Orientations of the crystal, pump, and probe pulses required to maintain the delay between the pump pulse (red) and focused x-ray beam (black), along the path of the x-ray beam as it propagates through the crystal with a refractive index $n_p>1$ for the pump and n_X = 1 for the probe. Phase fronts of the x-ray pulse and the pump pulse are indicated by blue and red dashed lines, respectively. No pulse tilt is assumed. (a) Pump pulse incident normal to the crystal face. (b) Pump pulse refracted by the crystal face.

FIG. 6.

Geometry of crossed-beam topography for the same velocity matching conditions as Fig. 5(b), ignoring the convergence of the x-ray beam.
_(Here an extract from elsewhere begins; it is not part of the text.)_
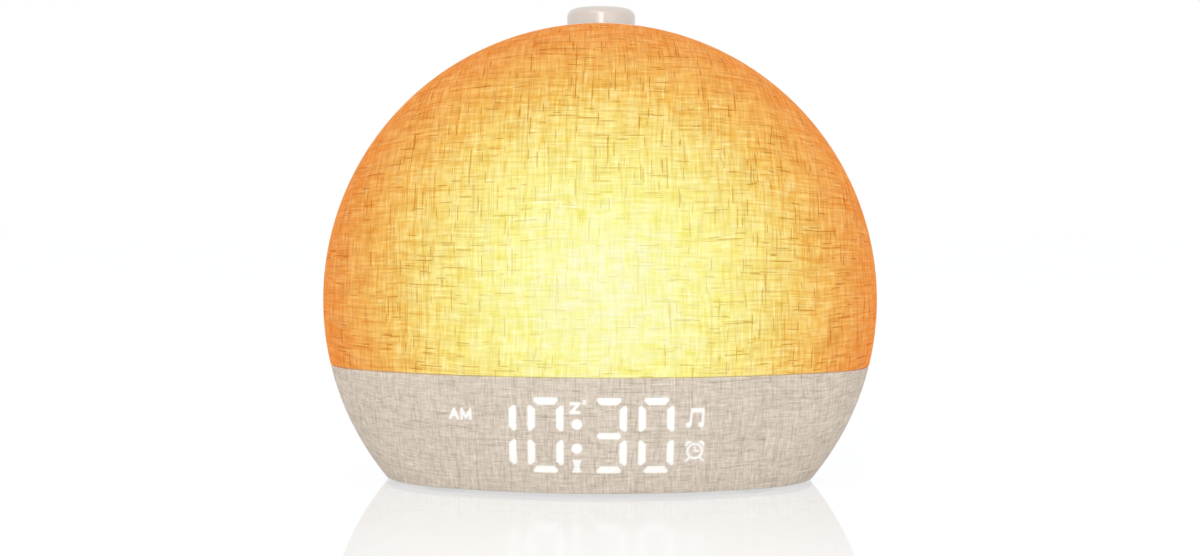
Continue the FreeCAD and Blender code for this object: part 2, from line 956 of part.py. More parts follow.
def board_chips():
    """The controller, sound and power chips on the main board's front."""
    places = [
        (controller_x, controller_z, controller_half, controller_half),
        (sound_chip_x, sound_chip_z, sound_chip_half_x, sound_chip_half_z),
        (power_chip_x, power_chip_z, power_chip_half_x, power_chip_half_z),
    ]
    return group(
        box(x - half_x, x + half_x, main_board_y - chip_height, main_board_y, z - half_z, z + half_z)
        for x, z, half_x, half_z in places
    )


def coin_cell():
    """The cell that keeps the time when the mains is off."""
    rear_y = main_board_y - cell_wall
    return rod_y(cell_radius, rear_y - cell_thick, rear_y, cell_x, cell_z)


def cell_holder():
    """The clip that holds the cell to the main board."""
    outer = rod_y(
        cell_radius + fit_gap + cell_wall,
        main_board_y - cell_wall - cell_thick,
        main_board_y,
        cell_x,
        cell_z,
    )
    seat = rod_y(cell_radius + fit_gap, 0, main_board_y - cell_wall, cell_x, cell_z)
    slot = box(
        cell_x - cell_radius / 2,
        cell_x + cell_radius / 2,
        0,
        main_board_y - cell_wall,
        cell_z,
        cell_z + 2 * cell_radius,
    )
    return without(outer, [seat, slot])


def tact_switches():
    """The six switches that the buttons push."""
    switches = []
    top = main_board_back_y + switch_height
    for x in button_places():
        body = box(
            x - switch_half,
            x + switch_half,
            main_board_back_y,
            top,
            button_z - switch_half,
            button_z + switch_half,
        )
        stem = rod_y(switch_stem_radius, top, top + switch_stem_height, x, button_z)
        switches.append(joined([body, stem]))
    return group(switches)


def back_button(x):
    """One round button: a cap, wings that keep it in, and a stem to its switch."""
    face_y = strip_floor_y + button_proud
    wing_y = strip_under_y - button_free_play
    cap = rod_y(button_radius, wing_y, face_y, x, button_z)
    rim = [edge for edge in cap.Edges if edge.Closed and edge.BoundBox.YMin > strip_floor_y]
    cap = cap.makeChamfer(button_edge, rim)
    reach = button_radius + button_wing
    low_y = wing_y - button_wing_thick
    wings = box(x - reach, x + reach, low_y, wing_y, button_z - button_radius, button_z + button_radius)
    stem_y = main_board_back_y + switch_height + switch_stem_height + button_travel + switch_play
    half = button_stem_half
    stem = box(x - half, x + half, stem_y, low_y, button_z - half, button_z + half)
    return joined([cap, wings, stem])


def power_inlet():
    """The round power socket with its centre pin."""
    body = box(
        -jack_half_x,
        jack_half_x,
        main_board_back_y,
        strip_under_y,
        jack_z - jack_half_z,
        jack_z + jack_half_z,
    )
    nose_y = cover_surface_y(0, jack_z)
    nose = rod_y(jack_nose_radius, main_board_back_y, nose_y, 0, jack_z)
    floor_y = nose_y - jack_bore_depth
    bore = rod_y(jack_bore_radius, floor_y, FAR, 0, jack_z)
    pin = rod_y(jack_pin_radius, floor_y, floor_y + jack_pin_length, 0, jack_z)
    return joined([joined([body, nose]).cut(bore), pin])


def speaker_screw_places():
    """Where the speaker's screws go, as x and z."""
    places = []
    for i in range(speaker_screw_count):
        angle = 2 * math.pi * (i + 0.5) / speaker_screw_count
        across = speaker_screw_radius * math.cos(angle)
        places.append((across, speaker_z + speaker_screw_radius * math.sin(angle)))
    return places


def speaker_ring(outer, inner, y0, y1):
    """A ring about the speaker's axis with holes for its screws."""
    ring = tube_y(outer, inner, y0, y1, 0, speaker_z)
    hole = small_shank_radius + pilot_gap
    return without(ring, [rod_y(hole, y0, y1, x, z) for x, z in speaker_screw_places()])


def speaker_gasket():
    """The foam ring between the speaker and its seat."""
    return speaker_ring(
        speaker_flange_radius, speaker_open_radius, speaker_seat_y - speaker_gasket_thick, speaker_seat_y
    )


def speaker_frame():
    """The speaker's pressed steel basket."""
    face_y = speaker_seat_y - speaker_gasket_thick
    wide = speaker_open_radius
    flange = speaker_ring(speaker_flange_radius, wide - speaker_basket_wall, speaker_rim_y, face_y)
    outer = Part.makeCone(speaker_neck_radius, wide, speaker_basket_depth)
    mouth = wide - speaker_basket_wall - speaker_ledge
    inner = Part.makeCone(
        speaker_neck_radius - speaker_basket_wall, mouth, speaker_basket_depth
    )
    basket = outer.cut(inner)
    neck = Vector(0, speaker_rim_y - speaker_basket_depth, speaker_z)
    basket = placed(basket, neck, Vector(0, 1, 0))
    return joined([flange, basket])


def speaker_magnet():
    """The speaker's magnet and yoke behind the basket."""
    front_y = speaker_rim_y - speaker_basket_depth
    return rod_y(magnet_radius, front_y - magnet_thick, front_y, 0, speaker_z)


def speaker_cone():
    """The paper cone with its surround roll and dust cap, turned as one thin shell."""
    outer = speaker_open_radius - speaker_basket_wall - fit_gap
    roll = surround_width / 2
    quarter = math.pi / 2
    glue_y = speaker_rim_y + cone_thick
    points = [(outer, glue_y)]
    middle = (outer - speaker_ledge - roll, glue_y)
    points += arc_points(middle, roll, quarter, -quarter, surround_steps)
    low_y = speaker_rim_y - cone_depth
    points.append((cone_inner_radius, low_y))
    points.append((0, low_y + dust_cap_height))
    back = [(x, y - cone_thick) for x, y in reversed(points)]
    cone = spun(points + back, 1)
    cone.translate(Vector(0, 0, speaker_z))
    return cone


def speaker_screws():
    """Small screws through the speaker's flange."""
    one = screw(small_head_radius, small_head_height, small_shank_radius, speaker_screw_length)
    return group(
        placed(one, Vector(x, speaker_rim_y, z), Vector(0, -1, 0)) for x, z in speaker_screw_places()
    )


def speaker_grille():
    """A round flat insert with a honeycomb of sound holes."""
    disc = rod_y(grille_radius, grille_face_y() - grille_thick, grille_face_y(), 0, speaker_z)
    reach = grille_radius - grille_rim - grille_hole
    steps = int(reach / grille_pitch) + 1
    row_rise = grille_pitch * math.sqrt(3) / 2
    corner = grille_hole / math.cos(math.pi / 6)
    holes = []
    for row in range(-steps - 1, steps + 2):
        for step in range(-steps - 1, steps + 2):
            x = (step + (row % 2) / 2) * grille_pitch
            z = row * row_rise
            if math.hypot(x, z) <= reach:
                turn = [math.radians(60 * i + 30) for i in range(6)]
                ring = [
                    Vector(x + corner * math.cos(t), band_depth, speaker_z + z + corner * math.sin(t))
                    for t in turn
                ]
                holes.append(outline_face(ring).extrude(Vector(0, FAR, 0)))
    return without(disc, holes)


def socket(x, y0, y1, z0, z1, half_width):
    """One ribbon socket."""
    half = half_width + socket_margin
    return box(x - half, x + half, y0, y1, z0, z1)


def ribbon_sockets():
    """The sockets on the boards, two for each ribbon and one for the speaker's lead."""
    front_y = main_board_y - socket_depth
    half = socket_half_z
    wide = ribbon_half_wide
    sockets = []
    for x, z in [(display_x, display_socket_z), (lamp_ribbon_x, lamp_socket_z), (0, encoder_socket_z)]:
        sockets.append(socket(x, front_y, main_board_y, z - half, z + half, wide))
    top_z = display_board_ribbon_z()
    back_y = display_back_y + socket_depth
    sockets.append(socket(display_x, display_back_y, back_y, top_z - half, top_z + half, wide))
    low_z = tray_top_z + board_thick
    edge_y = lamp_board_back_y
    sockets.append(socket(lamp_ribbon_x, edge_y - socket_depth, edge_y, low_z, low_z + 2 * half, wide))
    low_z = encoder_socket_top_z - socket_depth
    middle_y = encoder_ribbon_y
    sockets.append(socket(0, middle_y - half, middle_y + half, low_z, encoder_socket_top_z, wide))
    back_y = main_board_back_y + socket_depth
    low_z = speaker_socket_z - half
    high_z = speaker_socket_z + half
    sockets.append(socket(0, main_board_back_y, back_y, low_z, high_z, ribbon_half_narrow))
    return group(sockets)


def display_board_ribbon_z():
    """The height at which the display's ribbon leaves its board."""
    return display_socket_z + display_ribbon_drop


def ribbon(x, half_width, places):
    """A flat lead through these places, given as y and z, half its thickness on each side."""
    edges = []
    for side in (1, -1):
        row = []
        for i, (y, z) in enumerate(places):
            before = places[max(i - 1, 0)]
            after = places[min(i + 1, len(places) - 1)]
            arms = [(y - before[0], z - before[1]), (after[0] - y, after[1] - z)]
            turns = [math.atan2(b, a) for a, b in arms if math.hypot(a, b) > 0]
            middle = sum(turns) / len(turns)
            reach = side * ribbon_thick / 2 / math.cos((turns[-1] - turns[0]) / 2)
            edge_y = y - reach * math.sin(middle)
            edge_z = z + reach * math.cos(middle)
            row.append(Vector(x - half_width, edge_y, edge_z))
        edges += row[::side]
    return outline_face(edges).extrude(Vector(2 * half_width, 0, 0))


def display_ribbon():
    """The lead between the display board and the main board."""
    start_y = display_back_y + socket_depth
    end_y = main_board_y - socket_depth
    high_z = display_board_ribbon_z()
    places = [
        (start_y, high_z),
        (start_y + ribbon_slack, high_z),
        (end_y - ribbon_slack, display_socket_z),
        (end_y, display_socket_z),
    ]
    return ribbon(display_x, ribbon_half_wide, places)


def lamp_ribbon():
    """The lead between the lamp board and the main board."""
    end_y = main_board_y - socket_depth
    low_z = tray_top_z + board_thick + socket_half_z
    places = [
        (lamp_board_back_y, low_z),
        (chassis_wall + ribbon_slot_gap, low_z),
        (end_y - ribbon_slack / 2, lamp_socket_z),
        (end_y, lamp_socket_z),
    ]
    return ribbon(lamp_ribbon_x, ribbon_half_wide, places)


def encoder_ribbon():
    """The lead between the encoder board and the main board."""
    places = [
        (encoder_ribbon_y, encoder_socket_top_z - socket_depth),
        (encoder_ribbon_y, encoder_socket_z),
        (main_board_y - socket_depth, encoder_socket_z),
    ]
    return ribbon(0, ribbon_half_wide, places)


def speaker_lead():
    """The twin lead between the speaker's frame and the main board."""
    rim_z = speaker_z - (speaker_open_radius + speaker_flange_radius) / 2
    places = [
        (speaker_rim_y, rim_z),
        (speaker_lead_y, rim_z),
        (speaker_lead_y, speaker_socket_z),
        (main_board_back_y + socket_depth, speaker_socket_z),
    ]
    return ribbon(0, ribbon_half_narrow, places)


def ribbon_slots():
    """The openings in the chassis wall for the display's and the lamp's ribbons."""
    half = ribbon_half_wide + ribbon_slot_gap
    tall = ribbon_thick / 2 + display_ribbon_drop + ribbon_slot_gap
    lamp_z = tray_top_z + board_thick + socket_half_z
    lamp_tall = ribbon_thick / 2 + ribbon_slot_gap
    display_z_middle = display_socket_z + display_ribbon_drop / 2
    slots = [(display_x, display_z_middle, tall), (lamp_ribbon_x, lamp_z, lamp_tall)]
    return [box(x - half, x + half, 0, chassis_wall, z - reach, z + reach) for x, z, reach in slots]


def sub_parts():
    """Every node's name and its shape."""
    parts = {
        "dome_fabric": dome_fabric(),
        "base_fabric": base_fabric(),
        "light_dome": light_dome(),
        "base_front_shell": base_front_shell(),
        "chassis": chassis(),
        "rim_band": rim_band(),
        "back_cover": back_cover(),
        "bottom_plate": bottom_plate(),
        "rubber_feet": rubber_feet(),
        "underside_screws": underside_screws(),
        "cover_screws": cover_screws(),
        "knob_cap": knob_cap(),
        "encoder_shaft": encoder_shaft(),
        "encoder_rotor": encoder_rotor(),
        "encoder_housing": encoder_housing(),
        "press_dome": press_dome(),
        "encoder_board": encoder_board(),
        "encoder_screws": encoder_screws(),
        "segment_guides": segment_guides(),
        "display_mask": display_mask(),
        "display_board": display_board(),
        "lamp_board": lamp_board(),
        "lamp_leds": lamp_leds(),
        "main_board": main_board(),
        "main_board_screws": main_board_screws(),
        "board_chips": board_chips(),
        "coin_cell": coin_cell(),
        "cell_holder": cell_holder(),
        "tact_switches": tact_switches(),
        "power_inlet": power_inlet(),
        "speaker_gasket": speaker_gasket(),
        "speaker_frame": speaker_frame(),
        "speaker_magnet": speaker_magnet(),
        "speaker_cone": speaker_cone(),
        "speaker_screws": speaker_screws(),
        "speaker_grille": speaker_grille(),
        "ribbon_sockets": ribbon_sockets(),
        "display_ribbon": display_ribbon(),
        "lamp_ribbon": lamp_ribbon(),
        "encoder_ribbon": encoder_ribbon(),
        "speaker_lead": speaker_lead(),
    }
    names = ["alarm", "sound", "timer", "light", "volume_down", "volume_up"]
    for name, x in zip(names, button_places()):
        parts[name + "_button"] = back_button(x)
    return parts


def main():
    """Builds every sub-part, moves it to the table frame and writes its file."""
    os.makedirs("parts", exist_ok=True)
    for name, shape in sub_parts().items():
        shape = shape.copy()
        shape.translate(Vector(0, -middle_y, centre_z))
        shape.exportStep("parts/" + name + ".step")
        print(name, len(shape.Solids), shape.isValid(), round(shape.Volume, 1))


main()
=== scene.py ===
"""A round sunrise alarm clock with a lit linen dome, on a white floor.

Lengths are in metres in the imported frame, apart from the display's and the weave's own units,
which are millimetres on the cloth.
"""
import json
import math

import bpy
import numpy as np
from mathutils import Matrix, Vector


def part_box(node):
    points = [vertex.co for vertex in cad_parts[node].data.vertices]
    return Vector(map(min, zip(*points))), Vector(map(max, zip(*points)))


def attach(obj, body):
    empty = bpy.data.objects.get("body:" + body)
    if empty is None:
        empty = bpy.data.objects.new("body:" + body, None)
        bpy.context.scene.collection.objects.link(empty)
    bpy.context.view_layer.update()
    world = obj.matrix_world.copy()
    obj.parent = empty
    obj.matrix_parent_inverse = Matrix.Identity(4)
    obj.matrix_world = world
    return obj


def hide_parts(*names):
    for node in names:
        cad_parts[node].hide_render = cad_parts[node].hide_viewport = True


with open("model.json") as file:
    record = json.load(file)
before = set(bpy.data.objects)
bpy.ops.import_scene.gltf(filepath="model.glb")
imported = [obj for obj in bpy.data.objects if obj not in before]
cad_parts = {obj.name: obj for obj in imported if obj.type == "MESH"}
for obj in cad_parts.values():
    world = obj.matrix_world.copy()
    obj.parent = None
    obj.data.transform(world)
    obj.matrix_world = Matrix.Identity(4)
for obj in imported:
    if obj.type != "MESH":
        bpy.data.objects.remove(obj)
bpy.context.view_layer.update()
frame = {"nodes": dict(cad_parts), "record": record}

MM = 0.001

# The front's form, read from the frame, with the shoulder's own radius
dome_low, dome_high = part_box("dome_fabric")
skin_radius = dome_high[0]
front_depth = dome_high[1] - dome_low[1]
parting_y = dome_high[1]
centre_z = dome_high[2] - skin_radius
seam_z = dome_low[2]
shoulder = 30 * MM
base_low, base_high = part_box("base_fabric")
hem_turn = 0.5 * MM
cloth_lift = 0.05 * MM

# The cloths' meshes: rows and columns, with the fine columns over the display in millimetres
hem_rows = 6
dome_rows = 150
dome_columns = 200
base_rows = 180
fine_from, fine_to, fine_step = -47, 34, 0.2
left_columns = 50
right_columns = 55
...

The pump pulse (red rays) and x-ray pulse (black rays) coincide in time at the surface of the crystal at the green circle at a height y = 0. The x-ray pulse arrives later at the crystal at height y after a time $T_X(y)=a/c$, at which point the pump pulse has already traveled a distance b in the medium of refractive index n_p, giving an arrival time of $T_p(y)=-b{n}_p/c$.

FIG. 7.

(a) Diffraction from a single vitamin B₁₂ crystal placed 3.5 mm downstream of the focus of a 0.028 NA lens at a photon energy of 17.5 keV. The red circle indicates a resolution of 1 Å. The region outlined with dashed lines is shown enlarged in (b). (c) Map of the deficit lines obtained from the Bragg streaks of (a). (d) Map of the projected crystal diffraction efficiency obtained from integrating the 412 Bragg streak, highlighted in (b), over a 2.75° fine rotation scan of the crystal about the vertical axis.